I am working on a multi-label classification task on tabular data. I have already used lightgbm and xgboost, and wanted to try a keras sequential model as well.
To begin with, I have created a model with 4 layers: 1 input, 2 hidden and 1 output.
model = keras.Sequential([
tf.keras.Input(shape=(input_shape,)),
tf.keras.layers.Dense(512, activation='relu'),
tf.keras.layers.Dense(256, activation='relu'),
tf.keras.layers.Dense(output_shape, activation='sigmoid')
])
I have used adam for optimizer, binary cross entropy for loss and binary accuracy for metric.
model.compile(
optimizer = tf.keras.optimizers.Adam(),
loss = tf.losses.BinaryCrossentropy(),
metrics = [tf.keras.metrics.BinaryAccuracy()]
)
I have also scaled my data using StandardScaler. In addition, I have added an early stopping callback with a patience value of 3.

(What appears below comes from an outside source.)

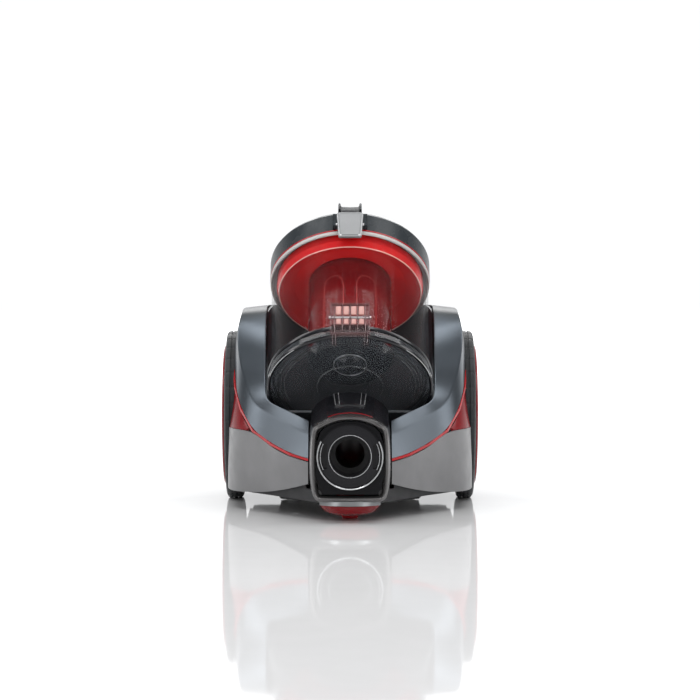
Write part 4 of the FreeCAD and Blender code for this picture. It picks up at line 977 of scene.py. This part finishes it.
def wheel_place(side):
    """Puts a ring that was turned about +Z on a rear axle, facing outwards."""
    turn = Matrix.Rotation(math.radians(side * 90), 4, "Y")
    return Matrix.Translation((side * 0.1205, 0.080, 0.095)) @ turn


def tyre_mesh():
    outline = [(84, 0.0), (90.2, 0.0), (92.2, 0.5), (94.1, 1.8), (95, 4), (95, 6.0), (94.1, 6.4),
               (94.1, 7.5), (95, 7.9), (95, 11.1), (94.1, 11.5), (94.1, 12.6), (95, 13.0), (95, 15.0),
               (94.1, 17.2), (92.2, 18.5), (90.2, 19.0), (84, 19.0), (84, 12), (84, 6)]
    shape = turned(outline, SLICES)
    for vert in shape.verts:
        radius = math.hypot(vert.co.x, vert.co.y)
        step = round(math.degrees(math.atan2(vert.co.y, vert.co.x)) / 360 * SLICES) % SLICES_TO_A_SIPE
        if radius > TREAD_FROM and step == 0:
            vert.co.x *= 1 - SIPE_DEPTH
            vert.co.y *= 1 - SIPE_DEPTH
    return shape


for side, which in ((-1, "left"), (1, "right")):
    tyre = add_piece("rear_tyre_" + which, tyre_mesh(), tyre_black, "wheel_" + which, ["tyre_" + which],
                     wheel_place(side), 28)
    print(tyre.name, len(tyre.data.polygons), "faces")

# %% [markdown]
# The wheel's trim ring is dark like the disc, with one thin red line let into its outer edge. Both are
# turned: the ring with rounded shoulders, the line a hair proud of it.

# %% Trim rings of the wheels
RING_OUTLINE = [(70.5, 12.2), (76.6, 12.2), (78.2, 14.2), (79.2, 17.0), (78.9, 19.2), (77.6, 21.4),
                (75.6, 22.3), (73.2, 22.4), (71.4, 21.4), (70.5, 19.6)]
LINE_OUTLINE = [(77.2, 20.9), (77.9, 20.5), (78.6, 20.0), (78.9, 20.2), (78.2, 21.3), (77.4, 21.9)]
for side, which in ((-1, "left"), (1, "right")):
    body, place = "wheel_" + which, wheel_place(side)
    ring = add_piece("wheel_trim_" + which, turned(RING_OUTLINE, 256), rim_grey, body,
                     ["hub_ring_" + which], place)
    line = add_piece("wheel_red_line_" + which, turned(LINE_OUTLINE, 256), deep_red, body, place=place)
    print(ring.name, len(ring.data.polygons) + len(line.data.polygons), "faces")

# %% [markdown]
# ## The foot pedals
# Two silver pedals sit in the back deck, one for power and one for winding in the cord. A foot needs a
# soft edge, so each pad is planked from rounded outlines with a hollow on top. A raised sign tells them
# apart: a ring with a bar for power, and an arrowed loop for the cord.


# %% The foot pedals
PEDAL_MIDDLE = 46
DECK = Matrix.Translation((0, 0.1415, 0.183)) @ Matrix.Rotation(math.radians(-47), 4, "X")


def pedal_layer(x, inset, height, corner=9.0, steps=8):
    """One outline of a pad, whose corners keep their centres as it shrinks."""
    ring = []
    for side, end, start in ((1, -1, -90), (1, 1, 0), (-1, 1, 90), (-1, -1, 180)):
        for k in range(steps + 1):
            angle = math.radians(start + 90 * k / steps)
            ring.append((x + side * (24 - corner) + (corner - inset) * math.cos(angle),
                         end * (12 - corner) + (corner - inset) * math.sin(angle), height))
    return ring


def pedal_sign(x, power):
    """A raised sign, 0.5 mm proud: a broken ring, then a bar or an arrow head."""
    outline = [(3.6, 2.9), (3.7, 3.9), (4.5, 3.9), (4.6, 2.9)]
    sign = turned(outline, 40, None, 120, 420) if power else turned(outline, 40, None, 200, 500)
    bmesh.ops.translate(sign, vec=(x / 1000, 0, 0), verts=sign.verts)
    if power:
        return rounded_box((x - 0.5, 1.4, 2.9), (x + 0.5, 5.6, 3.9), 0.3, sign, 2)
    tip = [(-3.1, 1.3), (-1.0, 2.9), (-3.9, 4.0)]
    return planked([[(x + px, py, h) for px, py in tip] for h in (2.9, 3.9)], sign)


for body, node in (("rewind_button", "rewind_pedal"), ("power_button", "power_pedal")):
    x = -PEDAL_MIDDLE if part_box(node)[0].x < 0 else PEDAL_MIDDLE
    pad_layers = ((0.8, -5), (0.05, -4.2), (0.05, 2.6), (0.4, 3.5), (1.2, 3.95), (2.4, 4.0), (3.8, 3.4),
                  (6.0, 2.95))
    pad_shape = planked([pedal_layer(x, i, h) for i, h in pad_layers])
    pad_piece = add_piece(node + "_pad", pad_shape, silver_paint, body, [node], DECK)
    sign_piece = add_piece(node + "_sign", pedal_sign(x, node == "power_pedal"), black_satin, body,
                           place=DECK)
    stem = turned([(0, -21), (3, -21), (3, -4.8), (0, -4.8)], 32)
    bmesh.ops.translate(stem, vec=(x / 1000, 0, 0), verts=stem.verts)
    stem_piece = add_piece(node + "_stem", stem, silver_paint, body, place=DECK)
    print(pad_piece.name, "at x", x)

# %% [markdown]
# ## The top of the lid
# The lid's flat top carries a moulded ring and short grip ribs round its edge, so a hand can twist it off
# to reach the filter. Each is a thin turned ring or a rounded bar, sunk a little into the lid. There are
# none before and behind, where the handle and the release button are.

# %% Rings and grip ribs on the lid
HANDLE_GAP = 20
lid_detail = bmesh.new()
for radius, width in ((58, 0.9), (61.5, 0.6)):
    turned([(radius - width, 168.6), (radius - width + 0.3, 169.5), (radius + width - 0.3, 169.5),
            (radius + width, 168.6)], 160, lid_detail)
for angle in range(0, 360, 6):
    if abs(angle - 90) < HANDLE_GAP or abs(angle - 270) < HANDLE_GAP:
        continue
    grip = rounded_box((69, -0.8, 168.4), (83, 0.8, 169.6), 0.5, None, 2)
    grip.transform(Matrix.Rotation(math.radians(angle), 4, "Z"))
    merged(lid_detail, grip)
lid_marks = add_piece("lid_grip_ribs", lid_detail, lid_slate, "bin", place=BIN_LEAN)
print("lid detail faces", len(lid_marks.data.polygons))

# %% [markdown]
# ## The floor
# A studio's paper sweep has no horizon. A flat floor gets the same look if it brightens towards the
# back and the sides until it matches the white room, so its shader adds a little light of its own there.
# Close to the machine only the lamps light it, which keeps the contact shadow.

# %% Floor
FLOOR_REACH = 6
GLOW_FROM, GLOW_FULL = 0.25, 1.9

floor_mesh = bpy.data.meshes.new("studio_floor")
floor_corners = [(x * FLOOR_REACH, y * FLOOR_REACH, 0) for x, y in ((-1, -1), (1, -1), (1, 1), (-1, 1))]
floor_mesh.from_pydata(floor_corners, [], [(0, 1, 2, 3)])
floor = bpy.data.objects.new("studio_floor", floor_mesh)
bpy.context.scene.collection.objects.link(floor)
paper = moulded("pale_floor", (0.80, 0.80, 0.805), 0.04, variety=0.01, rough_spread=0.01,
                grain_height=0.0000005)
paper_nodes, paper_links = paper.node_tree.nodes, paper.node_tree.links
paper_place = paper_nodes.new("ShaderNodeTexCoord")
paper_split = paper_nodes.new("ShaderNodeSeparateXYZ")
paper_links.new(paper_place.outputs["Object"], paper_split.inputs["Vector"])
paper_side = paper_nodes.new("ShaderNodeMath")
paper_side.operation = "ABSOLUTE"
paper_sum = paper_nodes.new("ShaderNodeMath")
paper_links.new(paper_split.outputs["X"], paper_side.inputs[0])
paper_links.new(paper_side.outputs["Value"], paper_sum.inputs[0])
paper_links.new(paper_split.outputs["Y"], paper_sum.inputs[1])
paper_glow = ramp(paper_nodes, paper_links, paper_sum.outputs["Value"], (GLOW_FROM, GLOW_FULL), (0, 1))
paper_links.new(paper_glow.outputs["Result"], paper_nodes["Principled BSDF"].inputs["Emission Strength"])
paper_nodes["Principled BSDF"].inputs["Emission Color"].default_value = (1, 1, 1, 1)
floor_mesh.materials.append(paper)
print("floor", 2 * FLOOR_REACH, "m wide")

The model stops training at a very low epoch value (around 10-15), and the binary accuracy for both train and test data are extremely high for every single epoch, including the first one.
When I use model.predict(), the output is the same value for each label for every single row in my test set. I have double checked my test set and all the rows have different values.
At first, I thought the problem had to do with my loss function. The model seems to learn some values for any kind of input that give minimum binary cross entropy in total. I have tried different loss functions, but that did not work. If I knew what the problem was, I would have searched for it but I cannot diagnose what the issue is. I wanted to see if anyone else had seen something similar before.
In addition, I would like to ask for any example on keras multi-label classification notebooks on tabular data if you know any as good reference. Every keras multi-label classification example notebook I found was on either image or text classification. Is it because other algorithms like xgboost and lightgbm are so much better than deep learning when it comes to tabular data classification?